I'm new to these forums and relatively new betta owner (I had a betta about 10 years ago who lived about 4 years, and I finally worked up the nerve to get a new one - knowing a lot more about proper betta care and general aquarist knowledge than I did back then, but definitely still learning!)

Anyhoo, my little betta boy is in a 5 gal tank (heated, filtered, checking water parameters, etc.) with driftwood and live plants, and I have been reading some conflicting info on whether or not seashells from the ocean are safe for a betta's tank (PH being one issue, but dissolving and leaving other chemicals/minerals in the water being another).

What are your thoughts on this?
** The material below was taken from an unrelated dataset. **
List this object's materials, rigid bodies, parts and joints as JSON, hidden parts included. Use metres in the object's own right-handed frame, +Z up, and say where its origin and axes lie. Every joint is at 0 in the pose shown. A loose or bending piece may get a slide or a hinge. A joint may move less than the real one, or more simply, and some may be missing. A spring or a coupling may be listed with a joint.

I have two seashells that have literally been sitting dry in a bucket with many others in my parents' back shed for about *20 years *(not sure if their age or the fact that they've been sitting that long out of the ocean makes a difference).
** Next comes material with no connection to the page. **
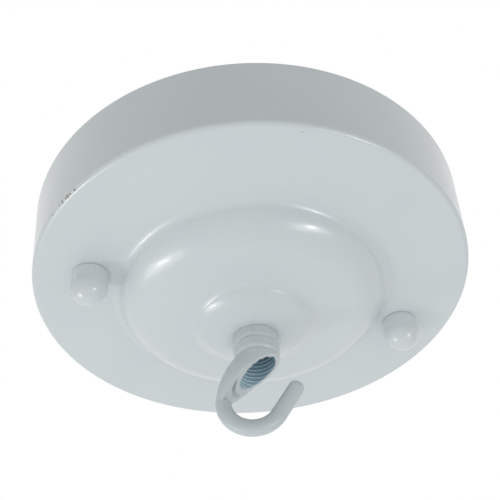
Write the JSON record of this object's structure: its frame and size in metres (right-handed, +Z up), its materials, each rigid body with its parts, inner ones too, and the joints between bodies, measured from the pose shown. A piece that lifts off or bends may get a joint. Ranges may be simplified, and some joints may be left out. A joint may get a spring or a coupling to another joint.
{
  "type": "light fixture ceiling canopy",
  "caption": "White pressed-steel ceiling canopy with a stepped dome, dome nuts on studs and a cast hook whose hollow stem lets a pendant's cord through.",
  "frame": {"origin": "centre of the ceiling plane, midway between the strap's two screw slots", "axes": "+Z up into the ceiling, the object hangs towards -Z; the two studs lie on X; the earth terminal is on the +Y side"},
  "size_m": [0.105, 0.105, 0.0545],
  "materials": {
    "white_enamel": "gloss",
    "hook_enamel": "gloss",
    "zinc_plate": "zinc plated",
    "brass": "plain",
    "nylon": "natural nylon"
  },
  "bodies": {
    "root": {"canopy_cup": "white_enamel", "ceiling_strap": "zinc_plate", "left_stud_screw": "zinc_plate", "left_stud_washer": "zinc_plate", "left_stud_nut": "zinc_plate", "right_stud_screw": "zinc_plate", "right_stud_washer": "zinc_plate", "right_stud_nut": "zinc_plate", "earth_screw": "brass", "earth_cup_washer": "brass", "cord_nipple": "zinc_plate", "nipple_washer": "zinc_plate", "nipple_star_washer": "zinc_plate", "nipple_nut": "zinc_plate", "cord_bush": "nylon", "hook": "hook_enamel"},
    "left_nut": {"left_dome_nut": "white_enamel"},
    "right_nut": {"right_dome_nut": "white_enamel"}
  },
  "joints": [
    {"name": "left_nut_turn", "type": "hinge", "parent": "root", "child": "left_nut", "pos_m": [-0.0381, 0, -0.0185], "axis": [0, 0, 1], "continuous": true},
    {"name": "right_nut_turn", "type": "hinge", "parent": "root", "child": "right_nut", "pos_m": [0.0381, 0, -0.0185], "axis": [0, 0, 1], "continuous": true}
  ]
}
*EDIT:* Was definitely planning on boiling the shells if I did decide to add them, wanted to make sure I included that.

Thanks for your help!


----------



## Rainbo (Nov 23, 2015)

Personally, I'd not do it due to the PH issue.


----------



## Mbpoppy (Nov 3, 2019)

You could utilize them as decoration outside the tank, that could be attractive


----------



## Rana (Apr 27, 2013)

Unless your tap water has a very high pH already, the shells will slowly dissolve into nothing. So everything else aside, you'd have to be okay with them disappearing.
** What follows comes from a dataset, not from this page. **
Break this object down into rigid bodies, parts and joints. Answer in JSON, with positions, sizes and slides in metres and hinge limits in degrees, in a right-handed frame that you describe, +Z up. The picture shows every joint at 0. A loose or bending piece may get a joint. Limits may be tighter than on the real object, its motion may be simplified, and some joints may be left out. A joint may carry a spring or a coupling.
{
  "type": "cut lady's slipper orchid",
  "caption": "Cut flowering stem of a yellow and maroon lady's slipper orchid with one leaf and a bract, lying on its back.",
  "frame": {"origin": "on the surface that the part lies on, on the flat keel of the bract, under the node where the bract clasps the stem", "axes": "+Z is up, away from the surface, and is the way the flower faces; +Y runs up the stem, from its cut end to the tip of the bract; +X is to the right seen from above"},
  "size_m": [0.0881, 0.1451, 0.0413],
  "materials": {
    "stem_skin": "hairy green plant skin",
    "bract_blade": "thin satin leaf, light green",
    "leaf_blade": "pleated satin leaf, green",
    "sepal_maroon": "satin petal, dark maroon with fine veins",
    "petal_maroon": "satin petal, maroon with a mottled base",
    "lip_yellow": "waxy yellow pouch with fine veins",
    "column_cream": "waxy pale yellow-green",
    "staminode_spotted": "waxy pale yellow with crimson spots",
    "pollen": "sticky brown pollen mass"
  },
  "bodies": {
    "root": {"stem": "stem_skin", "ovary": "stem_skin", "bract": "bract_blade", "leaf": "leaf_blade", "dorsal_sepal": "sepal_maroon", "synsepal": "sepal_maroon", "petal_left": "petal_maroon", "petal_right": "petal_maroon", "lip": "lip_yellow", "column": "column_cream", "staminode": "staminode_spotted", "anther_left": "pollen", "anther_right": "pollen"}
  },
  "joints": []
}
I don't think a couple of shells will do much to affect your pH unless your water is very very soft, though. You may see a slight increase, but if your water is already moderately hard it's not likely to cause a large swing- and shells dissolve slowly, so any increase will be equally slow, rather than dramatically overnight. People add crushed coral to their tanks to help buffer their pH all the time, and that's the same main component of seashells- calcium carbonate.

So the bigger concern, in my mind, is salt and other contaminants. If they've been out of water for twenty years, any water-borne disease is probably dead. Scrub them well- I'd get a stiff-bristle brush, one that hasn't been used with soap before obviously- and go at them to get off any obvious salt, sand, algae, etc. After boiling, see if they still smell salty and if so, soak them in water with frequent changes until the smell goes away. If after a week or so they _still_ smell like the ocean, they're probably not ever going to be safe for a freshwater tank.


----------



## Fish 4 sale ¢50 a fish. (Sep 30, 2019)

I use shells as my decor.


----------